Alimony plays an important role in the post-divorce lives of many Michigan residents. It is the money that some divorced individuals are required to pay to their exes in order to provide them with ongoing support. Not all divorces involve awards or agreements of alimony; some divorces involve two individuals who are financially independent and able to support themselves once their marriages are over.
Most awards and agreements of alimony involve monthly or periodic payments. However, this is not the only structure that alimony may take on. This post provides information on how alimony may be structured by Michigan court orders or agreements, but no part of this post should be read as legal advice.

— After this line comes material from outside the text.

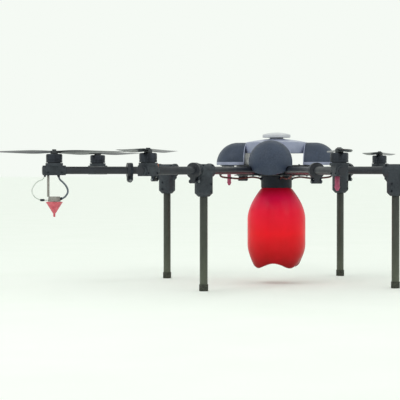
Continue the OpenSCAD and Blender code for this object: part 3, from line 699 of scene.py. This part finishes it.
def make_spray_head(side, k):
    """Hose, motor cable and their ferrules, and the spinning cup with its stepped cone."""
    body = f"arm_{k}"
    feed = along_arm(k, FEED_ROUTE, motor_radius)
    cable = along_arm(k, CABLE_ROUTE, motor_radius)
    tube_piece(f"{side}_liquid_hose", feed, HOSE_R, body, "hose_dark", replaces=(f"{side}_feed_hose",))
    tube_piece(f"{side}_motor_cable", cable, CABLE_R, body, "hose_dark", material="cable_pale")
    ends = bmesh.new()
    collar_ring(ends, feed[0], feed[1] - feed[0], 4.4 * MM, 8 * MM)
    collar_ring(ends, feed[-1], feed[-1] - feed[-2], 4.4 * MM, 9 * MM)
    collar_ring(ends, cable[0], cable[1] - cable[0], 3 * MM, 8 * MM)
    collar_ring(ends, cable[-2], cable[-1] - cable[-2], 3.6 * MM, 16 * MM)
    new_piece(f"{side}_hose_ferrules", ends, body, "moulded_dark", material="anodised_dark")
    lo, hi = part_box(f"{side}_spray_cup")
    top, low, r = hi.z, lo.z, (hi.x - lo.x) / 2 - 0.2 * MM
    profile = [(0, top - 11 * MM), (2.6 * MM, top - 11 * MM), (2.6 * MM, top - 0.2 * MM),
               (r - 4 * MM, top - 0.2 * MM), (r - 0.6 * MM, top - 0.6 * MM), (r, top - 1.4 * MM),
               (r, top - 3.6 * MM)]
    cone_low = low + 14 * MM
    steps = 9
    for i in range(steps):
        share = i / steps
        edge = r - 1 * MM - (r - 7 * MM) * share
        z = top - 4 * MM - (top - 4 * MM - cone_low) * share
        profile += [(edge, z), (edge - 0.9 * MM, z - 0.9 * MM)]
    profile += [(6 * MM, cone_low), (4 * MM, cone_low - 1 * MM), (4 * MM, low + 2 * MM), (2.6 * MM, low), (0, low)]
    bm = turned(profile, 64)
    at = motor_at[k]
    bmesh.ops.translate(bm, verts=bm.verts, vec=(at.x, at.y, 0))
    new_piece(f"{side}_spray_cup_turned", bm, f"{side}_cup", "cup_red", replaces=(f"{side}_spray_cup",))


def make_hub_hoses():
    """Silicone hoses from the collar to the four spraying arms, with ties. The first replaces the CAD's node."""
    ties = bmesh.new()
    for k in (1, 3, 5, 7):
        points = along_arm(k, HOSE_ROUTE, 0.0)
        tube_piece(f"liquid_hose_{k}", points, HOSE_R, "airframe", "hose_red",
                   replaces=("hub_hoses",) if k == 1 else ())
        collar_ring(ties, points[0], points[1] - points[0], 4.6 * MM, 9 * MM, 1.2 * MM)
        collar_ring(ties, points[-1], points[-1] - points[-2], 4.6 * MM, 6 * MM, 1.2 * MM)
        collar_ring(ties, points[5], points[6] - points[4], 3.9 * MM, 4 * MM, 0.5 * MM)
    new_piece("hose_ties", ties, "airframe", "moulded_black")


# ---------------------------------------------------------------- fasteners and lamps

def bolt_head(bm, matrix, r, h):
    """A screw head with a round recess and a rounded rim."""
    head = bmesh.new()
    bmesh.ops.create_cone(head, cap_ends=True, segments=24, radius1=r, radius2=r, depth=h)
    bmesh.ops.translate(head, verts=head.verts, vec=(0, 0, h / 2))
    top = max(head.faces, key=lambda f: f.calc_center_median().z)
    bmesh.ops.inset_region(head, faces=[top], thickness=r * 0.42)
    bmesh.ops.translate(head, verts=top.verts, vec=(0, 0, -h * 0.55))
    rim = [e for e in head.edges if e.calc_face_angle(0) > 1.0 and all(v.co.z > h * 0.9 for v in e.verts)]
    rounded(head, rim, r * 0.12)
    bmesh.ops.transform(head, matrix=matrix, verts=head.verts)
    merge_in(bm, head)


SIDEWAYS = {side: Matrix.Rotation(-side * math.pi / 2, 4, "X") for side in (-1, 1)}


# Screw places in mm from the arm's axis, and the screw heads' radius and height
LEG_RADIUS = 500 * MM
SLEEVE_SCREWS = {"out": (-30, 30), "side": 17, "up": 17, "head": (3.6, 4)}
SOCKET_SCREWS = {"side": 31.4, "up": (-48, -74), "head": (3.6, 3.6)}
MOUNT_SCREWS = {"out": (-26, 26), "side": 19.7, "up": -8, "head": (3, 3)}


def screw(bm, k, place, tilt, head):
    """One screw on arm k, at (out, side, up) in metres, its head tilted from upright."""
    out, side, up = place
    seat = on_arm(k, out, up) @ Matrix.Translation((0, side, 0)) @ tilt
    bolt_head(bm, seat, head[0] * MM, head[1] * MM)


def make_fasteners():
    """Screws that the leg sockets and the motor mounts are drawn up with."""
    bm = bmesh.new()
    for k in LEG_ARMS:
        for side in (-1, 1):
            for x in SLEEVE_SCREWS["out"]:
                place = (LEG_RADIUS + x * MM, side * SLEEVE_SCREWS["side"] * MM, SLEEVE_SCREWS["up"] * MM)
                screw(bm, k, place, Matrix.Rotation(-side * math.radians(45), 4, "X"), SLEEVE_SCREWS["head"])
            for z in SOCKET_SCREWS["up"]:
                place = (LEG_RADIUS, side * SOCKET_SCREWS["side"] * MM, z * MM)
                screw(bm, k, place, SIDEWAYS[side], SOCKET_SCREWS["head"])
    new_piece("leg_socket_screws", bm, "airframe", "steel", material="anodised_dark")
    for k in ARMS:
        bm = bmesh.new()
        for x in MOUNT_SCREWS["out"]:
            for side in (-1, 1):
                place = (motor_radius + x * MM, side * MOUNT_SCREWS["side"] * MM, MOUNT_SCREWS["up"] * MM)
                screw(bm, k, place, SIDEWAYS[side], MOUNT_SCREWS["head"])
        new_piece(f"mount_screws_{k}", bm, f"arm_{k}", "steel", material="anodised_dark")


LAMP_HALF_SIZE = (6 * MM, 13 * MM, 11 * MM)
LAMP_IN = 43 * MM
LAMP_UP = 16 * MM


def make_lamps():
    """Small lens at the inner end of each front mount: amber on the left, rose on the right."""
    for k, tint in ((6, "lens_amber"), (7, "lens_rose")):
        bm = bmesh.new()
        bmesh.ops.create_uvsphere(bm, u_segments=32, v_segments=16, radius=1.0)
        bmesh.ops.scale(bm, vec=LAMP_HALF_SIZE, verts=bm.verts)
        bmesh.ops.transform(bm, matrix=on_arm(k, motor_radius - LAMP_IN, LAMP_UP), verts=bm.verts)
        new_piece(f"front_lamp_{k}", bm, f"arm_{k}", "nozzle_red", material=tint)


# ---------------------------------------------------------------- build

# Width in mm of the rounding on each softened node's hard edges
SOFT_EDGES = {
    "leg_sockets": 1.6, "fold_brackets": 0.8, "arm_root_clamps": 0.9, "hub_plates": 0.4, "top_shell": 1.2,
    "side_caps": 1.0, "nose_pod": 1.0, "gnss_antenna": 1.6, "flight_controller": 1.2, "tank_collar": 1.2,
    "pump": 1.2, "leg_feet": 1.4, "leg_tubes": 0.4, "battery": 3.0, "left_atomiser": 0.8, "right_atomiser": 0.8,
    "front_nozzle": 1.0, "rear_nozzle": 1.0,
}
for node, edge in SOFT_EDGES.items():
    refined(node, edge, slot_of[node])
for k in ARMS:
    refined(f"motor_mount_{k}", 1.0, slot_of[f"motor_mount_{k}"])
    refined(f"outer_arm_{k}", 0.7, slot_of[f"outer_arm_{k}"])
    make_bell(k)
    make_propeller(k)
make_tank()
make_filler()
make_spray_head("left", 5)
make_spray_head("right", 1)
make_hub_hoses()
make_fasteners()
make_lamps()


# ---------------------------------------------------------------- stage

def make_camera():
    """Camera 6.4 m away, a little to the right of the nose and level with the arms."""
    distance, azimuth, height, lens_mm = 6.4, math.radians(8.3), 0.441, 152.7
    aim_left, aim_down = math.radians(2.58), math.radians(1.148)
    data = bpy.data.cameras.new("camera")
    data.sensor_width = 36
    data.lens = lens_mm
    cam = bpy.data.objects.new("camera", data)
    bpy.context.scene.collection.objects.link(cam)
    cam.location = (distance * math.sin(azimuth), -distance * math.cos(azimuth), height)
    heading = math.pi / 2 + azimuth + aim_left
    look = Vector((math.cos(heading) * math.cos(aim_down), math.sin(heading) * math.cos(aim_down),
                   -math.sin(aim_down)))
    cam.rotation_mode = "QUATERNION"
    cam.rotation_quaternion = look.to_track_quat("-Z", "Y")
    bpy.context.scene.camera = cam


LIT_POINT = (0, 0, 0.4)


def make_light(name, size, power, place):
    """A white disc light that faces the middle of the machine."""
    data = bpy.data.lights.new(name, "AREA")
    data.shape = "DISK"
    data.size = size
    data.energy = power
    lamp = bpy.data.objects.new(name, data)
    bpy.context.scene.collection.objects.link(lamp)
    lamp.location = place
    lamp.rotation_mode = "QUATERNION"
    lamp.rotation_quaternion = (Vector(LIT_POINT) - Vector(place)).to_track_quat("-Z", "Y")


def make_stage():
    """Pale floor, even pale sky, and two soft lights."""
    bm = bmesh.new()
    bmesh.ops.create_grid(bm, x_segments=4, y_segments=4, size=60)
    mesh = bpy.data.meshes.new("floor")
    bm.to_mesh(mesh)
    bm.free()
    floor = bpy.data.objects.new("floor", mesh)
    bpy.context.scene.collection.objects.link(floor)
    mesh.materials.append(MATERIALS["floor"])
    world = bpy.data.worlds.new("sky")
    world.use_nodes = True
    sky = world.node_tree.nodes["Background"]
    sky.inputs["Color"].default_value = linear("#f5faf4")
    sky.inputs["Strength"].default_value = 1.0
    bpy.context.scene.world = world
    bpy.context.scene.view_settings.view_transform = "Standard"
    make_light("key", 1.0, 24, (-2.0, -3.0, 4.0))
    make_light("fill", 1.5, 8, (3.5, -2.5, 2.5))


make_camera()
make_stage()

What is a lump sum alimony payment?
Though many alimony agreements and awards are structured on periodic payments, some are structured as lump sum payments. A lump sum payment is a single payment from one divorcing party to the other the constitutes the entirety of their alimony amount. Once the lump sum payment is made, the support relationship between the divorcing parties is over.
How long do alimony payments have to be made?
There is no single answer to the question of how long alimony requirements last because all divorces resolve based on different facts. Some divorces may involve alimony awards that only last as long as it takes the receiving party to get a job on which they can support themselves. Other divorces may occur between long-term couples or may involve disabled individuals who cannot work and who may require long-term support that lasts until their deaths.
When a person believes that they will need alimony to get through their divorce and post-divorce life, they should talk to their family law attorney about their needs and concerns. In some cases, individuals may be able to work with their exes to create alimony agreements that can be incorporated into their divorce orders by their courts. However they resolve their alimony concerns, their family law attorneys can support them through all stages of their divorces.